WRITTEN REQUEST — Hand back each line, unchanged, from the top down to the line where "const STUD_RADIUS = 7.5;" sits.

SUPPLIED MATERIAL —

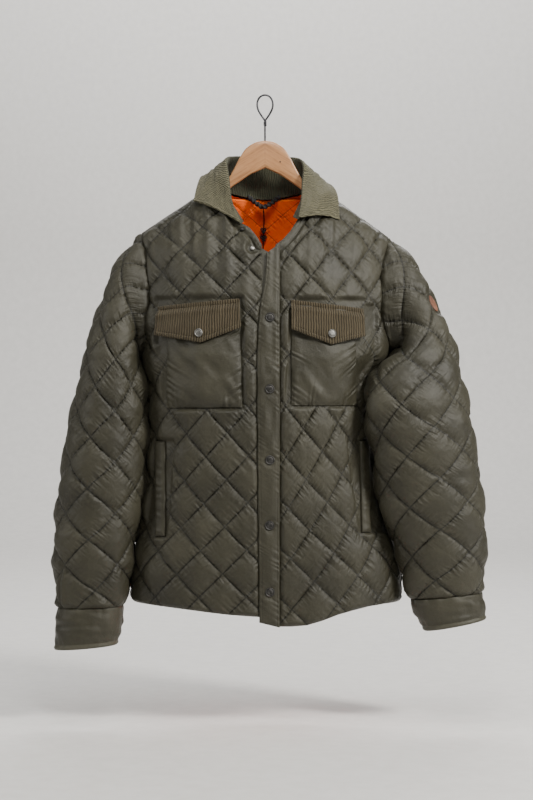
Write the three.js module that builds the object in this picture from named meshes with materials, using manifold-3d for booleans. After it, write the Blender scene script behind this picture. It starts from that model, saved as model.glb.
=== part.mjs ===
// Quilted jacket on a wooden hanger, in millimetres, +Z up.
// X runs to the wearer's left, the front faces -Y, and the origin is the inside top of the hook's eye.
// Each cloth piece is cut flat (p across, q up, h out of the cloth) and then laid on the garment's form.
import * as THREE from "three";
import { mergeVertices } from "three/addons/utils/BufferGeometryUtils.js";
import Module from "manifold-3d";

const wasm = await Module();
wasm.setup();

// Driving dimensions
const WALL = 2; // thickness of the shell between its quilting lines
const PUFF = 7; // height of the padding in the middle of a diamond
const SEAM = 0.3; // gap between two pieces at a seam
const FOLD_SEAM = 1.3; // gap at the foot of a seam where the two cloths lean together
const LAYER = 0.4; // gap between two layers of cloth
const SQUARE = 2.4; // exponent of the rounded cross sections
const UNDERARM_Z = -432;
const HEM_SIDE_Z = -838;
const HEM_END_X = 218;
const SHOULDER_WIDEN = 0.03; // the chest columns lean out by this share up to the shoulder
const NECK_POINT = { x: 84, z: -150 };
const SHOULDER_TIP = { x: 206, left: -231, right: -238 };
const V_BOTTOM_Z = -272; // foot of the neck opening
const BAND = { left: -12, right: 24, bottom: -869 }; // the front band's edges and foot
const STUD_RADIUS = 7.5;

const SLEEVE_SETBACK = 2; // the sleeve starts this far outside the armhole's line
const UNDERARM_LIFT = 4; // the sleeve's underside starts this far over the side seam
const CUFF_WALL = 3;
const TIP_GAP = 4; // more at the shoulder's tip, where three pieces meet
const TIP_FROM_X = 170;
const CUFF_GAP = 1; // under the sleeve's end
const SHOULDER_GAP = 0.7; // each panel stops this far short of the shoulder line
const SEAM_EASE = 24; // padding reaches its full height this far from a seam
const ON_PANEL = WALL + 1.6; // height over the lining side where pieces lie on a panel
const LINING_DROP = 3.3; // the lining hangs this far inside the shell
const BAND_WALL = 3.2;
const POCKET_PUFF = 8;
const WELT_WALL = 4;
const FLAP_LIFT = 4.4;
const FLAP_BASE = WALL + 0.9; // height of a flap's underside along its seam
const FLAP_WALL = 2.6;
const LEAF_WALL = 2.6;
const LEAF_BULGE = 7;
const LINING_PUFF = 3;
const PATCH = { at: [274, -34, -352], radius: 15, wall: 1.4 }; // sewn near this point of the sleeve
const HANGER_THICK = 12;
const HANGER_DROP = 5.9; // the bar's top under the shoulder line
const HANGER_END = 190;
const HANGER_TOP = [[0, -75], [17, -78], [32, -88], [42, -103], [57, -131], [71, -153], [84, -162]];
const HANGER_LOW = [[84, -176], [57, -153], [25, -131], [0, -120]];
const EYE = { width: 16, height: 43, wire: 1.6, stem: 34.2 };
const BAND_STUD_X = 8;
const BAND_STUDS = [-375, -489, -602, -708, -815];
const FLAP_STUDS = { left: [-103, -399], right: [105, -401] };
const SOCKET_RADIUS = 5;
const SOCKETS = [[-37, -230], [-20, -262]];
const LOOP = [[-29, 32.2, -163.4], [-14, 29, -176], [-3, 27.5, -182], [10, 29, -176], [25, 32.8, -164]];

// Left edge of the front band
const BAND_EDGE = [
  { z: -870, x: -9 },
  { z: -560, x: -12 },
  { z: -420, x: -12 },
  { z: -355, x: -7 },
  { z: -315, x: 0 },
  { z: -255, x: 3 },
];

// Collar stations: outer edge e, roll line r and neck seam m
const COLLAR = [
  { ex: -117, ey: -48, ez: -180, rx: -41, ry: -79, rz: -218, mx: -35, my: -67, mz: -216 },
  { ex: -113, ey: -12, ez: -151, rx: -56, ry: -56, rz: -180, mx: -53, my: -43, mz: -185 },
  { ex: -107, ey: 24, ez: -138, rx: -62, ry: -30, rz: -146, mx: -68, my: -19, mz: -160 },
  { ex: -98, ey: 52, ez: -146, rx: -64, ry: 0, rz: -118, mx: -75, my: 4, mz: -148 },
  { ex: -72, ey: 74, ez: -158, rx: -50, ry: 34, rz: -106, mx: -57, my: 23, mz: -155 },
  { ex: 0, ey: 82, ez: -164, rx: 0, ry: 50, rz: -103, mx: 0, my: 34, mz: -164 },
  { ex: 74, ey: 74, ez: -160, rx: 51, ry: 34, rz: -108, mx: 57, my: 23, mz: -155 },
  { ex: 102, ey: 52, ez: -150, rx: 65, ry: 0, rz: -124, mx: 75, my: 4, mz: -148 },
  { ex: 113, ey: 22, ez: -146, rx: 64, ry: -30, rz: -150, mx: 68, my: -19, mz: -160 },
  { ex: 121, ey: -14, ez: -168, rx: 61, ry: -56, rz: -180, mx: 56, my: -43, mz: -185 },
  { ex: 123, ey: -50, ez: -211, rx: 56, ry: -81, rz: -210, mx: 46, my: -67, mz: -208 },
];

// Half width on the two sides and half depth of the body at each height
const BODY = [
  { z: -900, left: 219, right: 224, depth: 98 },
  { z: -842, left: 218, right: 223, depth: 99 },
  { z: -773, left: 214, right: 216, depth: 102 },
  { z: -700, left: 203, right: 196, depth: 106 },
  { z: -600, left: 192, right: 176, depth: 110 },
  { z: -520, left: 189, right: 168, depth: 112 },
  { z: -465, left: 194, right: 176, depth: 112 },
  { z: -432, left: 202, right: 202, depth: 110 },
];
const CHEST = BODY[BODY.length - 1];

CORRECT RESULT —
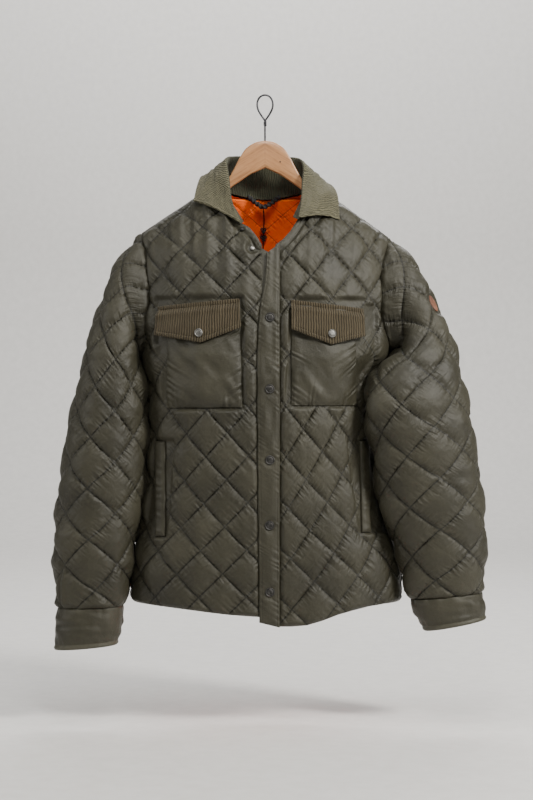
Write the three.js module that builds the object in this picture from named meshes with materials, using manifold-3d for booleans. After it, write the Blender scene script behind this picture. It starts from that model, saved as model.glb.
=== part.mjs ===
// Quilted jacket on a wooden hanger, in millimetres, +Z up.
// X runs to the wearer's left, the front faces -Y, and the origin is the inside top of the hook's eye.
// Each cloth piece is cut flat (p across, q up, h out of the cloth) and then laid on the garment's form.
import * as THREE from "three";
import { mergeVertices } from "three/addons/utils/BufferGeometryUtils.js";
import Module from "manifold-3d";

const wasm = await Module();
wasm.setup();

// Driving dimensions
const WALL = 2; // thickness of the shell between its quilting lines
const PUFF = 7; // height of the padding in the middle of a diamond
const SEAM = 0.3; // gap between two pieces at a seam
const FOLD_SEAM = 1.3; // gap at the foot of a seam where the two cloths lean together
const LAYER = 0.4; // gap between two layers of cloth
const SQUARE = 2.4; // exponent of the rounded cross sections
const UNDERARM_Z = -432;
const HEM_SIDE_Z = -838;
const HEM_END_X = 218;
const SHOULDER_WIDEN = 0.03; // the chest columns lean out by this share up to the shoulder
const NECK_POINT = { x: 84, z: -150 };
const SHOULDER_TIP = { x: 206, left: -231, right: -238 };
const V_BOTTOM_Z = -272; // foot of the neck opening
const BAND = { left: -12, right: 24, bottom: -869 }; // the front band's edges and foot
const STUD_RADIUS = 7.5;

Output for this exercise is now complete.